RECORDS>
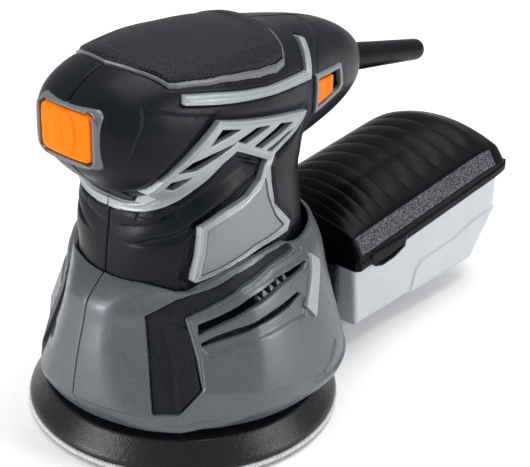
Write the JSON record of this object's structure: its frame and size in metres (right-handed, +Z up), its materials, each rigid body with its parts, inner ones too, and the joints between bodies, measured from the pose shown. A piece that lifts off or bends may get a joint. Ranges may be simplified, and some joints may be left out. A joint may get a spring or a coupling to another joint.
{
  "type": "random orbital sander",
  "caption": "Palm-grip random orbital sander with a round dust-holed pad, grey fan skirt, black head, orange switches and a plug-on dust box.",
  "frame": {"origin": "on the motor axis, at the centre of the sanding face", "axes": "+Z up along the motor axis, nose towards -Y, dust box towards +Y, slide button on the +X side"},
  "size_m": [0.1256, 0.245, 0.1583],
  "materials": {
    "black_plastic": "satin, fine grain",
    "soft_black": "matte, pebbled",
    "grey_paint": "satin metallic paint",
    "silver_paint": "satin metallic paint",
    "badge_paint": "satin metallic paint",
    "orange_plastic": "satin",
    "pad_rubber": "semi-gloss",
    "hook_fabric": "looped",
    "abrasive_paper": "gritty",
    "clear_plastic": "frosted",
    "steel": "machined",
    "laminations": "varnished",
    "copper": "enamelled",
    "carbon": "matte",
    "cast_metal": "cast",
    "circuit_board": "lacquered",
    "filter_paper": "pleated"
  },
  "bodies": {
    "housing": {"left_housing": "black_plastic", "right_housing": "black_plastic", "left_skirt": "grey_paint", "right_skirt": "grey_paint", "housing_screw_1": "steel", "housing_screw_2": "steel", "housing_screw_3": "steel", "housing_screw_4": "steel", "skirt_screw_1": "steel", "skirt_screw_2": "steel", "top_grip": "soft_black", "grip_trim": "silver_paint", "left_accent_strip": "silver_paint", "right_accent_strip": "silver_paint", "left_side_frame": "silver_paint", "right_side_frame": "silver_paint", "left_badge": "badge_paint", "right_badge": "badge_paint", "left_pocket_insert": "black_plastic", "right_pocket_insert": "black_plastic", "left_duct_bar": "silver_paint", "right_duct_bar": "silver_paint", "switch_frame": "silver_paint", "switch_body": "black_plastic", "slide_frame": "silver_paint", "speed_board": "circuit_board", "cord_boot": "soft_black", "cord_clamp": "black_plastic", "stator_core": "laminations", "front_field_coil": "copper", "rear_field_coil": "copper", "upper_bearing": "steel", "lower_bearing": "steel", "motor_plate": "cast_metal", "left_brush_holder": "cast_metal", "right_brush_holder": "cast_metal", "left_carbon_brush": "carbon", "right_carbon_brush": "carbon", "left_brush_spring": "steel", "right_brush_spring": "steel", "outlet_collar": "black_plastic"},
    "rotor": {"motor_shaft": "steel", "armature_core": "laminations", "armature_winding": "copper", "commutator": "copper", "fan": "black_plastic", "counterweight": "cast_metal", "pad_bearing": "steel"},
    "pad": {"pad_spindle": "steel", "pad_bolt": "steel", "backing_pad": "pad_rubber", "hook_layer": "hook_fabric", "abrasive_disc": "abrasive_paper"},
    "front_rocker": {"front_rocker": "orange_plastic"},
    "slide_button": {"slide_button": "orange_plastic"},
    "dust_box": {"dust_container": "clear_plastic", "inlet_seal": "soft_black"},
    "dust_lid": {"dust_lid": "black_plastic", "dust_filter": "filter_paper"}
  },
  "joints": [
    {"name": "rotor_spin", "type": "hinge", "parent": "housing", "child": "rotor", "pos_m": [0, 0, 0.08], "axis": [0, 0, 1], "continuous": true},
    {"name": "pad_spin", "type": "hinge", "parent": "rotor", "child": "pad", "pos_m": [0, -0.00125, 0.02], "axis": [0, 0, 1], "continuous": true},
    {"name": "rocker_tilt", "type": "hinge", "parent": "housing", "child": "front_rocker", "pos_m": [0, -0.056, 0.1339], "axis": [0, 0, 1], "range_deg": [-5, 5]},
    {"name": "speed_slide", "type": "slide", "parent": "housing", "child": "slide_button", "axis": [-0.25, 0.9682, 0], "range_m": [0, 0.004]},
    {"name": "box_pull", "type": "slide", "parent": "housing", "child": "dust_box", "axis": [0, 1, 0], "range_m": [0, 0.06]},
    {"name": "lid_lift", "type": "slide", "parent": "dust_box", "child": "dust_lid", "axis": [0, 0, 1], "range_m": [0, 0.012]}
  ]
}
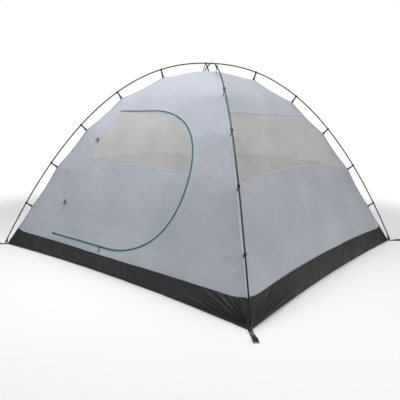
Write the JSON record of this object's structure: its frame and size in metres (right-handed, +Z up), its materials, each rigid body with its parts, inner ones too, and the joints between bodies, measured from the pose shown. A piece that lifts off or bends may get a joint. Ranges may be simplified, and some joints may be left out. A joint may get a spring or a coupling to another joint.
{
  "type": "dome tent",
  "caption": "Free-standing clip-up dome tent with crossed bent poles, see-through mesh bands, a dark tub floor and a D-shaped zipped side door.",
  "frame": {"origin": "on the ground, under the point where the two poles cross", "axes": "+Z up; the wall with the door faces -Y; +X is to the right of someone who faces that wall"},
  "size_m": [2.311, 2.2476, 1.3479],
  "materials": {
    "canopy": "plain-woven light grey polyester, slightly translucent",
    "mesh": "fine insect mesh, see-through",
    "tub": "coated dark grey woven floor cloth",
    "zipper": "teal zipper tape with a nylon coil",
    "plastic": "moulded black plastic",
    "webbing": "black woven webbing",
    "pole": "dark slate-green anodised tube"
  },
  "bodies": {
    "tent": {"floor_panel": "tub", "door_side_tub_wall": "tub", "right_side_tub_wall": "tub", "back_side_tub_wall": "tub", "left_side_tub_wall": "tub", "door_side_wall": "canopy", "right_side_lower_wall": "canopy", "right_side_mesh": "mesh", "right_side_top": "canopy", "back_side_lower_wall": "canopy", "back_side_mesh": "mesh", "back_side_top": "canopy", "left_side_lower_wall": "canopy", "left_side_mesh": "mesh", "left_side_top": "canopy", "zipper_track_on_wall": "zipper", "upper_pole_left_leg": "pole", "upper_pole_middle": "pole", "upper_pole_right_leg": "pole", "lower_pole_left_leg": "pole", "lower_pole_middle": "pole", "lower_pole_right_leg": "pole", "front_left_clip_1": "plastic", "front_left_clip_2": "plastic", "front_left_clip_3": "plastic", "front_left_clip_4": "plastic", "front_left_clip_5": "plastic", "front_right_clip_1": "plastic", "front_right_clip_2": "plastic", "front_right_clip_3": "plastic", "front_right_clip_4": "plastic", "front_right_clip_5": "plastic", "back_right_clip_1": "plastic", "back_right_clip_2": "plastic", "back_right_clip_3": "plastic", "back_right_clip_4": "plastic", "back_right_clip_5": "plastic", "back_left_clip_1": "plastic", "back_left_clip_2": "plastic", "back_left_clip_3": "plastic", "back_left_clip_4": "plastic", "back_left_clip_5": "plastic", "peak_hook": "plastic", "peak_webbing_fork": "webbing", "front_left_corner_tab": "webbing", "front_right_corner_tab": "webbing", "back_right_corner_tab": "webbing", "back_left_corner_tab": "webbing"},
    "door": {"door_lower_panel": "canopy", "door_mesh_window": "mesh", "zipper_track_on_door": "zipper"},
    "slider": {"zipper_slider": "plastic"},
    "pull_outside": {"zipper_pull_outside": "plastic"},
    "pull_inside": {"zipper_pull_inside": "plastic"},
    "toggle_upper": {"door_toggle_upper": "plastic"},
    "toggle_lower": {"door_toggle_lower": "plastic"},
    "front_left_buckle": {"front_left_fly_buckle": "plastic"},
    "front_right_buckle": {"front_right_fly_buckle": "plastic"},
    "back_right_buckle": {"back_right_fly_buckle": "plastic"},
    "back_left_buckle": {"back_left_fly_buckle": "plastic"}
  },
  "joints": [
    {"name": "door_swing", "type": "hinge", "parent": "tent", "child": "door", "pos_m": [-0.495, -0.77238, 0.572], "axis": [-0.1961, -0.4659, -0.8628], "range_deg": [0, 110]},
    {"name": "slider_travel", "type": "slide", "parent": "tent", "child": "slider", "axis": [1, 0, 0], "range_m": [-0.47, 0.055]},
    {"name": "pull_outside_swing", "type": "hinge", "parent": "slider", "child": "pull_outside", "pos_m": [-0.067, -0.97183, 0.15436], "axis": [-1, 0, 0], "range_deg": [0, 150]},
    {"name": "pull_inside_swing", "type": "hinge", "parent": "slider", "child": "pull_inside", "pos_m": [-0.067, -0.95688, 0.14715], "axis": [1, 0, 0], "range_deg": [-20, 120]},
    {"name": "toggle_upper_swing", "type": "hinge", "parent": "tent", "child": "toggle_upper", "pos_m": [-0.463, -0.65379, 0.79434], "axis": [-1, 0, 0], "range_deg": [0, 150]},
    {"name": "toggle_lower_swing", "type": "hinge", "parent": "tent", "child": "toggle_lower", "pos_m": [-0.55936, -0.86945, 0.36979], "axis": [-1, 0, 0], "range_deg": [0, 150]},
    {"name": "front_left_buckle_lift", "type": "hinge", "parent": "tent", "child": "front_left_buckle", "pos_m": [-1.10725, -1.07649, 0.0044], "axis": [-0.6971, 0.717, 0], "range_deg": [0, 100]},
    {"name": "front_right_buckle_lift", "type": "hinge", "parent": "tent", "child": "front_right_buckle", "pos_m": [1.10725, -1.07649, 0.0044], "axis": [-0.6971, -0.717, 0], "range_deg": [0, 100]},
    {"name": "back_right_buckle_lift", "type": "hinge", "parent": "tent", "child": "back_right_buckle", "pos_m": [1.10725, 1.07649, 0.0044], "axis": [0.6971, -0.717, 0], "range_deg": [0, 100]},
    {"name": "back_left_buckle_lift", "type": "hinge", "parent": "tent", "child": "back_left_buckle", "pos_m": [-1.10725, 1.07649, 0.0044], "axis": [0.6971, 0.717, 0], "range_deg": [0, 100]}
  ]
}
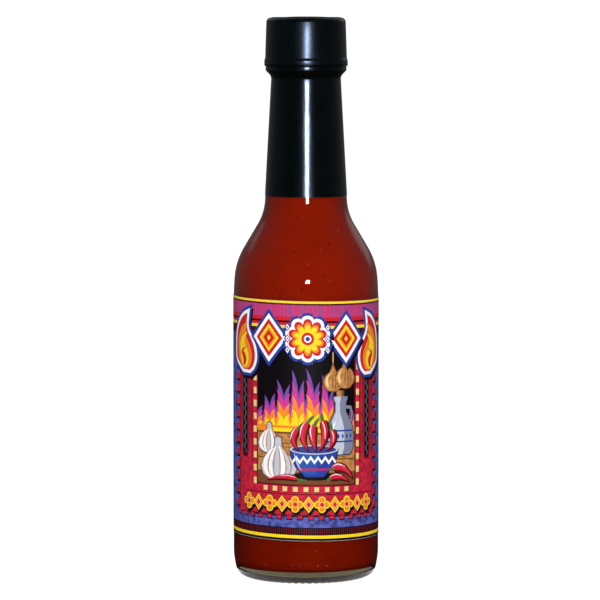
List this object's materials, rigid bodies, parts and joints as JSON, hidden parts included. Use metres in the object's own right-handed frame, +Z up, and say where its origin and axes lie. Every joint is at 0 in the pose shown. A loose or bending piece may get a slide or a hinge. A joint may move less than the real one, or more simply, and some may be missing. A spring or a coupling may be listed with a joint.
{
  "type": "hot sauce bottle",
  "caption": "Long-necked clear glass bottle filled with red hot sauce, with a screw cap under a black shrink band and a colourful wrap-around paper label.",
  "frame": {"origin": "centre of the ring that the bottle stands on, at the base", "axes": "+Z up along the bottle's axis towards the cap; -Y out of the front of the label; +X to the right of it"},
  "size_m": [0.0462, 0.0462, 0.1775],
  "materials": {
    "clear_glass": "clear, smooth, faintly green where thick",
    "hot_sauce": "opaque red-brown sauce with fine darker and lighter specks",
    "cap_plastic": "black moulded plastic",
    "band_film": "glossy black shrink film",
    "label_paper": null
  },
  "bodies": {
    "root": {"glass_bottle": "clear_glass", "hot_sauce": "hot_sauce", "screw_cap": "cap_plastic", "shrink_band": "band_film", "label": "label_paper"}
  },
  "joints": []
}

SHORT EXERCISE> Return all lines containing the word "where".

FULL SOLUTION>
  "frame": {"origin": "on the ground, under the point where the two poles cross", "axes": "+Z up; the wall with the door faces -Y; +X is to the right of someone who faces that wall"},
List this object's materials, rigid bodies, parts and joints as JSON, hidden parts included. Use metres in the object's own right-handed frame, +Z up, and say where its origin and axes lie. Every joint is at 0 in the pose shown. A loose or bending piece may get a slide or a hinge. A joint may move less than the real one, or more simply, and some may be missing. A spring or a coupling may be listed with a joint.
    "clear_glass": "clear, smooth, faintly green where thick",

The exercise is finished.